- _OBJECTIVE_
Copy each line below without leaving any out.

- _SUPPLIED MATERIAL_
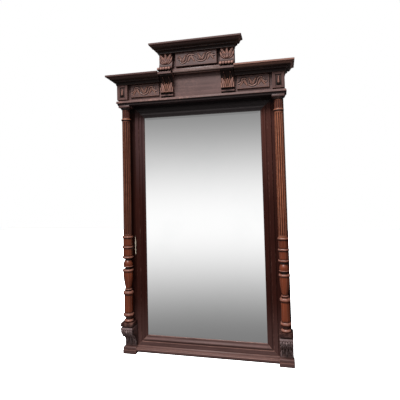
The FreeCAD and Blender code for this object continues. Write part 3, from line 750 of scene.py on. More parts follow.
def carve_wave(width, height, turns, sizes):
    """Scrolling wave with a pair of leaves in each hollow, on a flat panel."""
    relief = Relief(width, height, gloom=0.4, pitch=0.75)
    wave = wave_line(turns)
    upper = [(x - 2.5, s - 5.0) for x, s in wave]
    lower = [(x + 1.5, s + 1.5) for x, s in wave]
    for x, s in turns[1:-1]:
        way = 1 if s < height / 2 else -1
        root = s + way * sizes.sprig_gap / MM
        for side in (-1, 1):
            guide = [(x + side * 3, root), (x + side * 9, root + way * 12),
                     (x + side * 20, root + way * 29)]
            relief.blade(guide, width=13, rise=2.0, vein=0.4, groove=1.3)
            relief.glow(guide, 13, 0.75)
            # Dark line down each sprig's cut: painted shade
            relief.stroke([(x, root + way * 5), (x + side * 16, root + way * 28)], 2.4, -0.6)
        relief.drop(x, root - way, 3.0, -1.6)
    relief.band(wave, sizes.band_width / MM, sizes.band_rise / MM, groove=0.3)
    relief.channel(upper, 6, 2.4)
    # Painted shadow along the channel above the wave, and a painted highlight along its lower side
    relief.stroke(upper, 4.2, -1.1)
    relief.stroke(lower, 5.5, 0.35)
    relief.rim(3, 3, ends=True)
    return relief


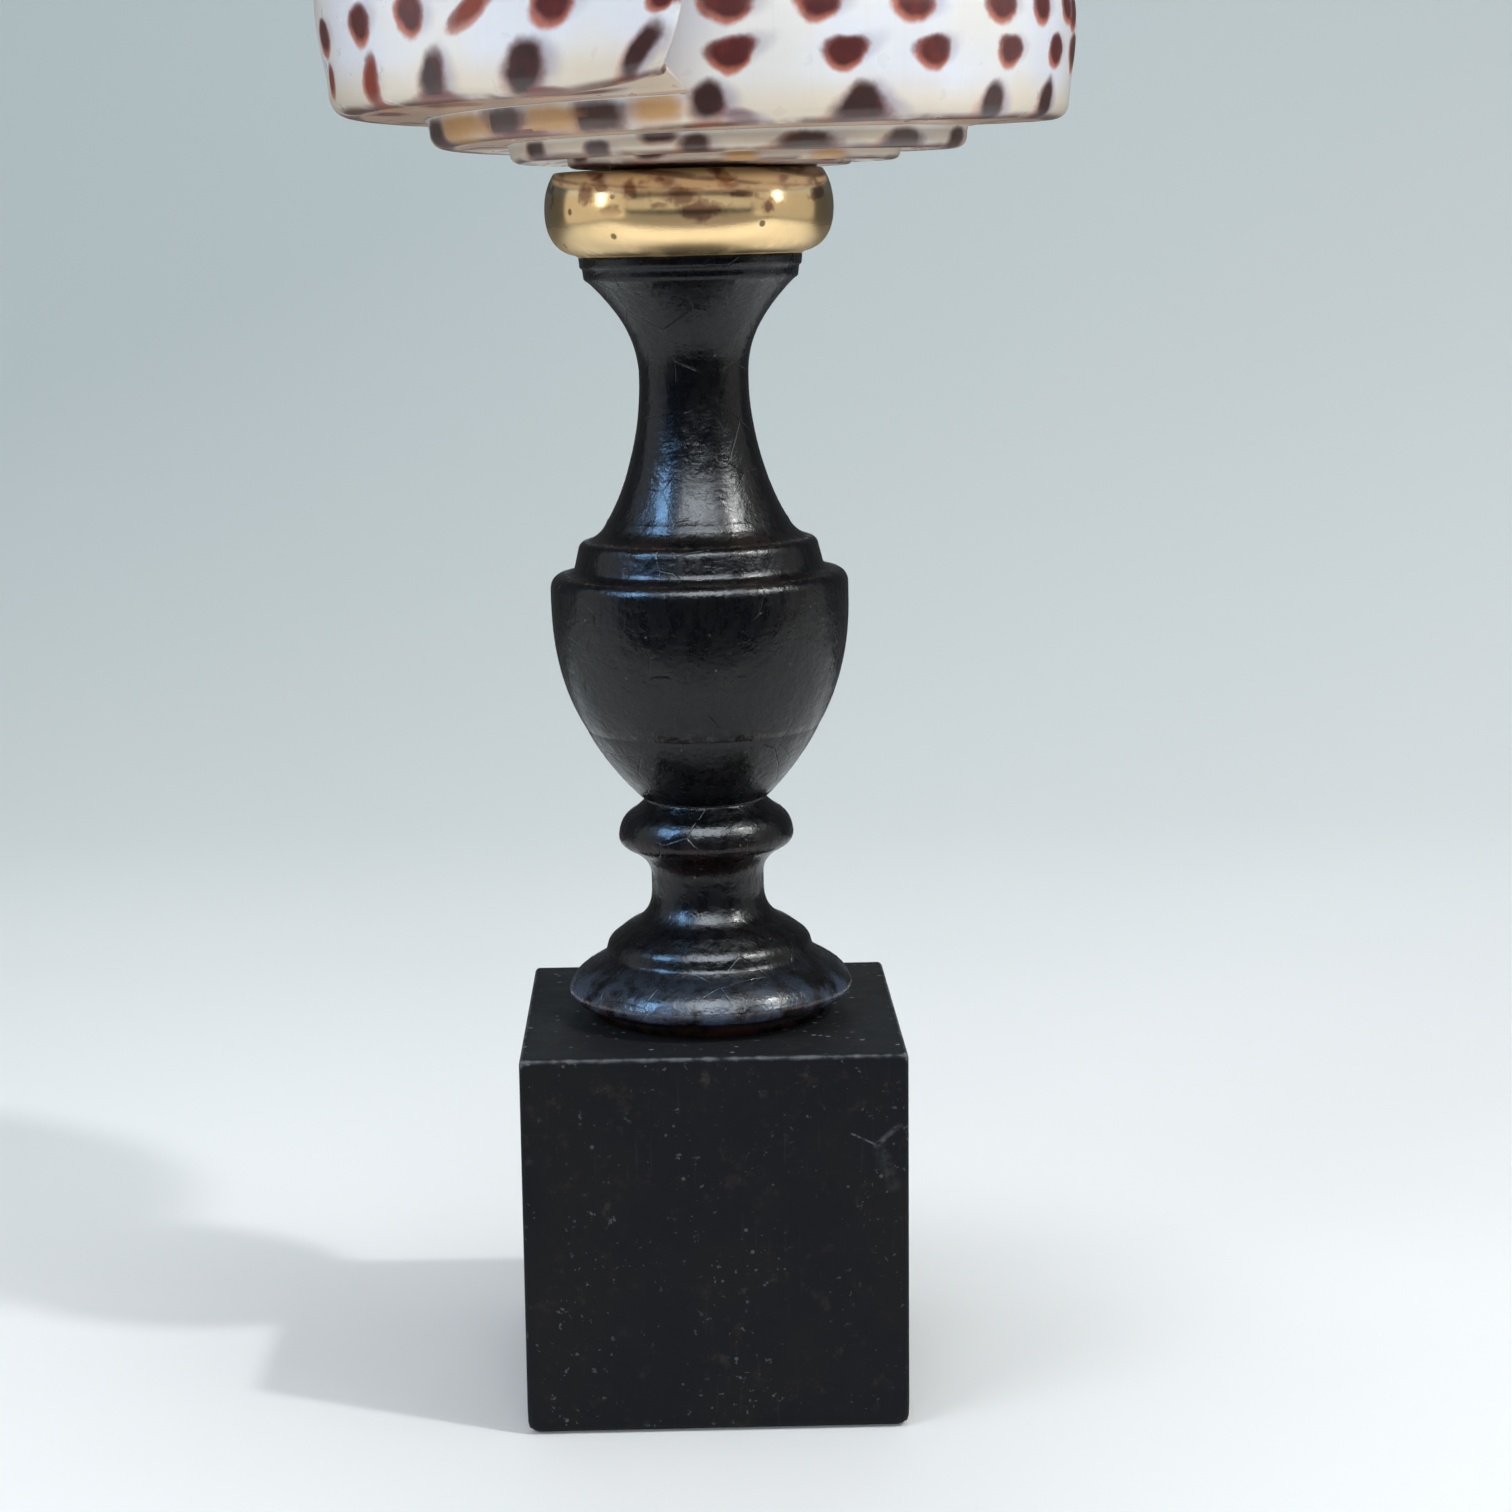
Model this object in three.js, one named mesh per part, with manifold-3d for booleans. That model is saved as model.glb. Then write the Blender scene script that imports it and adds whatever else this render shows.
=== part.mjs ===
// A cone shell standing on its spire in a brass collar, on a black turned stem and a black cube.
// Millimetres, +Z up. The side with the shell's lip faces -Y, and the origin is the centre of
// the cube's underside.
import * as THREE from 'three';
import { ParametricGeometry } from 'three/addons/geometries/ParametricGeometry.js';
import { RoundedBoxGeometry } from 'three/addons/geometries/RoundedBoxGeometry.js';
import { mergeGeometries, mergeVertices } from 'three/addons/utils/BufferGeometryUtils.js';
import Module from 'manifold-3d';

const TAU = 2 * Math.PI;

// The cube plinth.
const PLINTH_WIDTH = 40;
const PLINTH_HEIGHT = 40.5;
const PLINTH_EDGE = 0.6;
const PLINTH_EDGE_STEPS = 2;

// Stem, collar and shell lean a little to -X, as one, from the foot.
const LEAN = THREE.MathUtils.degToRad(0.77);
const FIT_GAP = 0.3;
const FOOT_GAP = 0.4;

// The turned stem: radii, and heights above the plinth's underside along the leaning axis.
// A handle is the off-curve point that bends the stretch it is named for.
const TURNING_SIDES = 34;
const CURVE_STEPS = 3;
const LONG_CURVE_STEPS = 6;
const FOOT = { baseRadius: 12.4, baseTop: 42.1, underRadius: 14.6, underZ: 42.4 };
const FOOT_RIM = { radius: 15.3, z: 43.6, handleRadius: 15.4, handleZ: 42.7 };
const FLARE = { radius: 11.5, z: 47.0, handleRadius: 15.0, handleZ: 45.2 };
const STEP = { radius: 11.2, z: 47.3, topRadius: 10.5, topZ: 48.8 };
const STEP_EDGE = { radius: 8.6, z: 50.4, handleRadius: 10.2, handleZ: 49.8 };
const WAIST = { radius: 6.05, low: 54.3, high: 55.9, lowHandleRadius: 6.6, lowHandleZ: 51.1 };
const WAIST_HANDLES = { lowZ: 52.5, highRadius: 6.25, highZ: 57.7 };
const BEAD = { radius: 9.4, z: 60.1, underRadius: 8.5, underZ: 58.8 };
const BEAD_HANDLES = { underRadius: 9.5, underZ: 59.2, topRadius: 9.0, topZ: 62.5 };
const GROOVE = { radius: 6.5, z: 64.1, bevel: 0.3 };
const URN = { baseRadius: 6.9, baseZ: 64.3, radius: 15.8, z: 86.0 };
const URN_HANDLES = { baseRadius: 12.1, baseZ: 70.3, topZ: 77.0 };
const URN_EDGE = { high: 87.0, radius: 14.9, z: 88.3, handleRadius: 15.75, handleZ: 88.1 };
const FLANGE = { radius: 13.2, low: 89.0, topRadius: 12.5, high: 91.3 };
const FLANGE_EDGE = { radius: 11.6, z: 91.9, handleRadius: 12.3, handleZ: 91.8 };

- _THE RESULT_
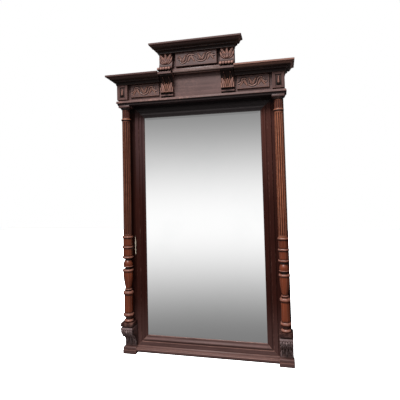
The FreeCAD and Blender code for this object continues. Write part 3, from line 750 of scene.py on. More parts follow.
def carve_wave(width, height, turns, sizes):
    """Scrolling wave with a pair of leaves in each hollow, on a flat panel."""
    relief = Relief(width, height, gloom=0.4, pitch=0.75)
    wave = wave_line(turns)
    upper = [(x - 2.5, s - 5.0) for x, s in wave]
    lower = [(x + 1.5, s + 1.5) for x, s in wave]
    for x, s in turns[1:-1]:
        way = 1 if s < height / 2 else -1
        root = s + way * sizes.sprig_gap / MM
        for side in (-1, 1):
            guide = [(x + side * 3, root), (x + side * 9, root + way * 12),
                     (x + side * 20, root + way * 29)]
            relief.blade(guide, width=13, rise=2.0, vein=0.4, groove=1.3)
            relief.glow(guide, 13, 0.75)
            # Dark line down each sprig's cut: painted shade
            relief.stroke([(x, root + way * 5), (x + side * 16, root + way * 28)], 2.4, -0.6)
        relief.drop(x, root - way, 3.0, -1.6)
    relief.band(wave, sizes.band_width / MM, sizes.band_rise / MM, groove=0.3)
    relief.channel(upper, 6, 2.4)
    # Painted shadow along the channel above the wave, and a painted highlight along its lower side
    relief.stroke(upper, 4.2, -1.1)
    relief.stroke(lower, 5.5, 0.35)
    relief.rim(3, 3, ends=True)
    return relief


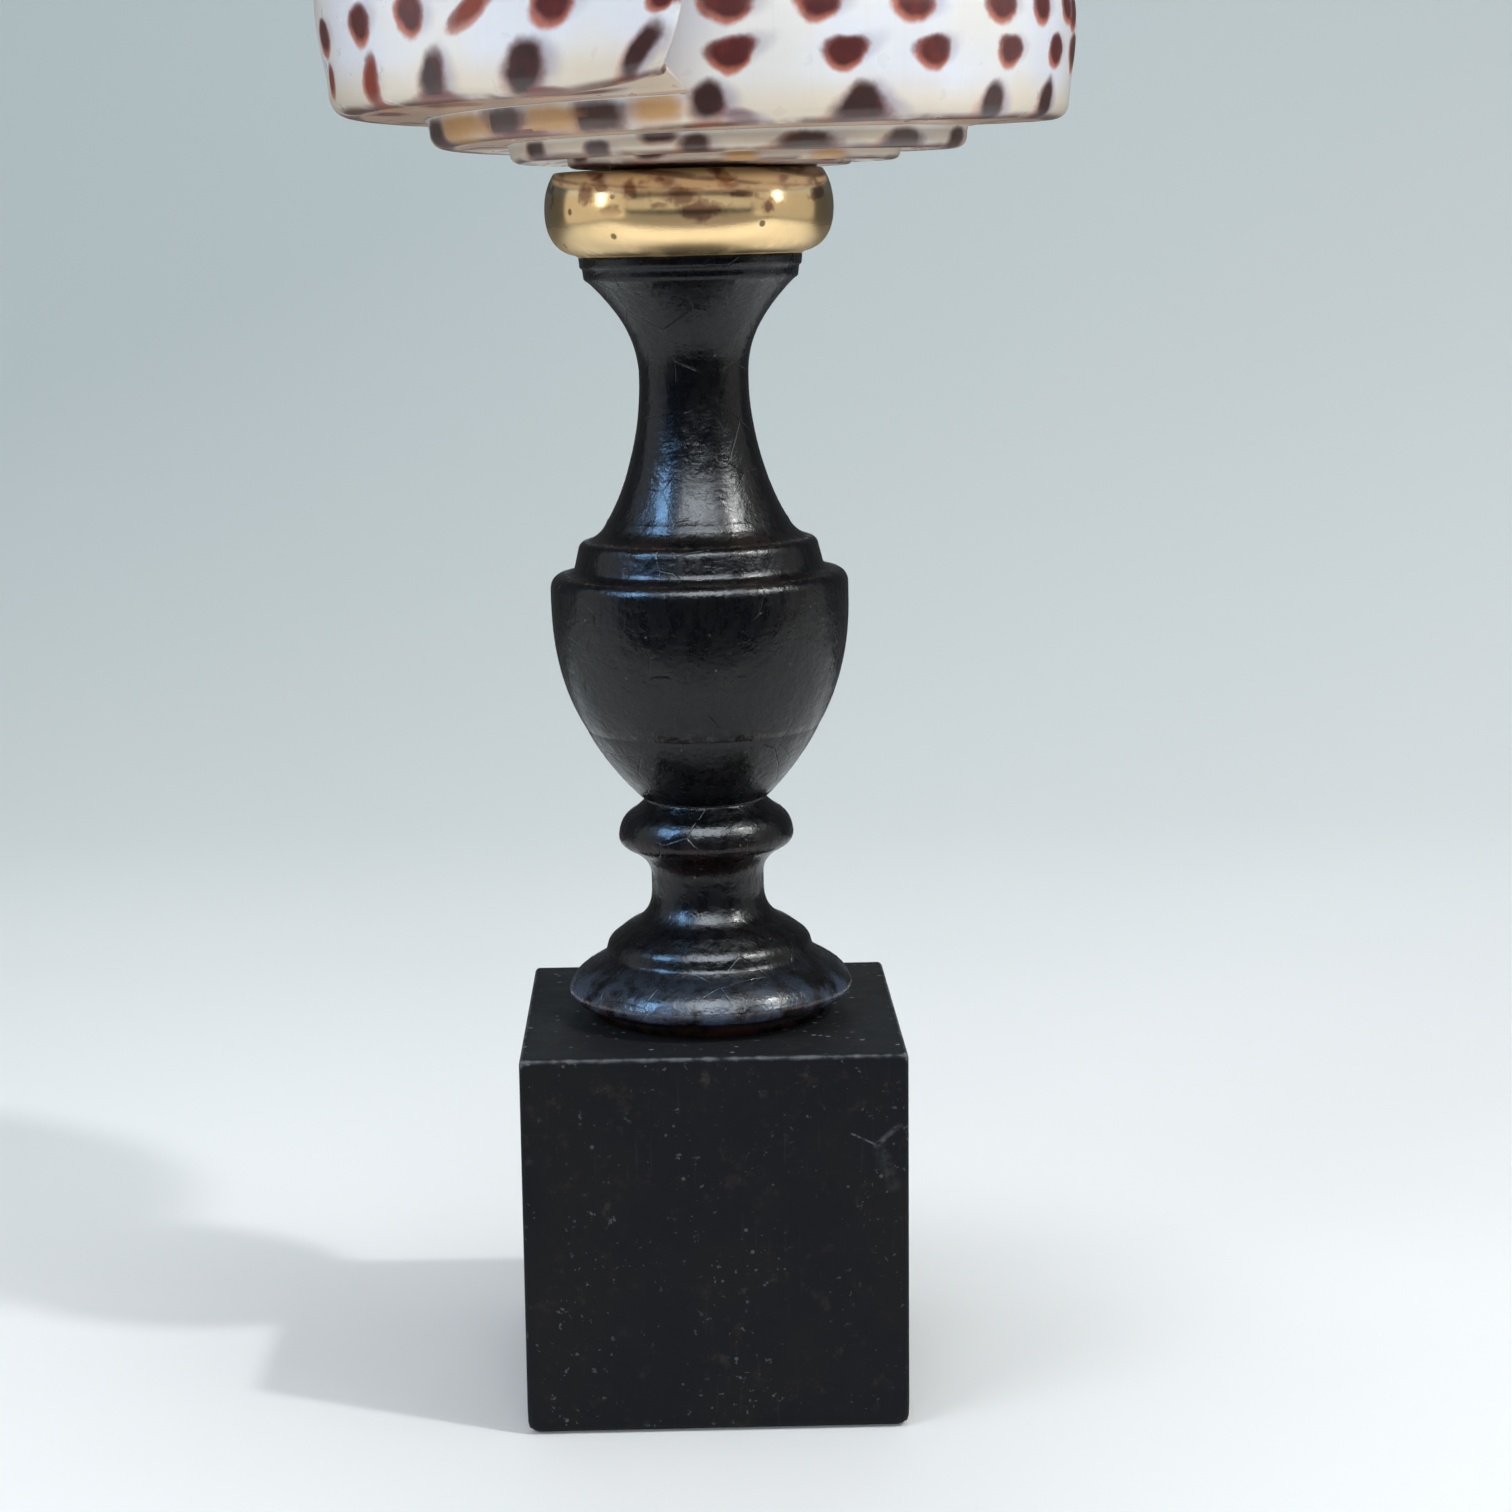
Model this object in three.js, one named mesh per part, with manifold-3d for booleans. That model is saved as model.glb. Then write the Blender scene script that imports it and adds whatever else this render shows.
=== part.mjs ===
// A cone shell standing on its spire in a brass collar, on a black turned stem and a black cube.
// Millimetres, +Z up. The side with the shell's lip faces -Y, and the origin is the centre of
// the cube's underside.
import * as THREE from 'three';
import { ParametricGeometry } from 'three/addons/geometries/ParametricGeometry.js';
import { RoundedBoxGeometry } from 'three/addons/geometries/RoundedBoxGeometry.js';
import { mergeGeometries, mergeVertices } from 'three/addons/utils/BufferGeometryUtils.js';
import Module from 'manifold-3d';

const TAU = 2 * Math.PI;

// The cube plinth.
const PLINTH_WIDTH = 40;
const PLINTH_HEIGHT = 40.5;
const PLINTH_EDGE = 0.6;
const PLINTH_EDGE_STEPS = 2;

// Stem, collar and shell lean a little to -X, as one, from the foot.
const LEAN = THREE.MathUtils.degToRad(0.77);
const FIT_GAP = 0.3;
const FOOT_GAP = 0.4;

// The turned stem: radii, and heights above the plinth's underside along the leaning axis.
// A handle is the off-curve point that bends the stretch it is named for.
const TURNING_SIDES = 34;
const CURVE_STEPS = 3;
const LONG_CURVE_STEPS = 6;
const FOOT = { baseRadius: 12.4, baseTop: 42.1, underRadius: 14.6, underZ: 42.4 };
const FOOT_RIM = { radius: 15.3, z: 43.6, handleRadius: 15.4, handleZ: 42.7 };
const FLARE = { radius: 11.5, z: 47.0, handleRadius: 15.0, handleZ: 45.2 };
const STEP = { radius: 11.2, z: 47.3, topRadius: 10.5, topZ: 48.8 };
const STEP_EDGE = { radius: 8.6, z: 50.4, handleRadius: 10.2, handleZ: 49.8 };
const WAIST = { radius: 6.05, low: 54.3, high: 55.9, lowHandleRadius: 6.6, lowHandleZ: 51.1 };
const WAIST_HANDLES = { lowZ: 52.5, highRadius: 6.25, highZ: 57.7 };
const BEAD = { radius: 9.4, z: 60.1, underRadius: 8.5, underZ: 58.8 };
const BEAD_HANDLES = { underRadius: 9.5, underZ: 59.2, topRadius: 9.0, topZ: 62.5 };
const GROOVE = { radius: 6.5, z: 64.1, bevel: 0.3 };
const URN = { baseRadius: 6.9, baseZ: 64.3, radius: 15.8, z: 86.0 };
const URN_HANDLES = { baseRadius: 12.1, baseZ: 70.3, topZ: 77.0 };
const URN_EDGE = { high: 87.0, radius: 14.9, z: 88.3, handleRadius: 15.75, handleZ: 88.1 };
const FLANGE = { radius: 13.2, low: 89.0, topRadius: 12.5, high: 91.3 };
const FLANGE_EDGE = { radius: 11.6, z: 91.9, handleRadius: 12.3, handleZ: 91.8 };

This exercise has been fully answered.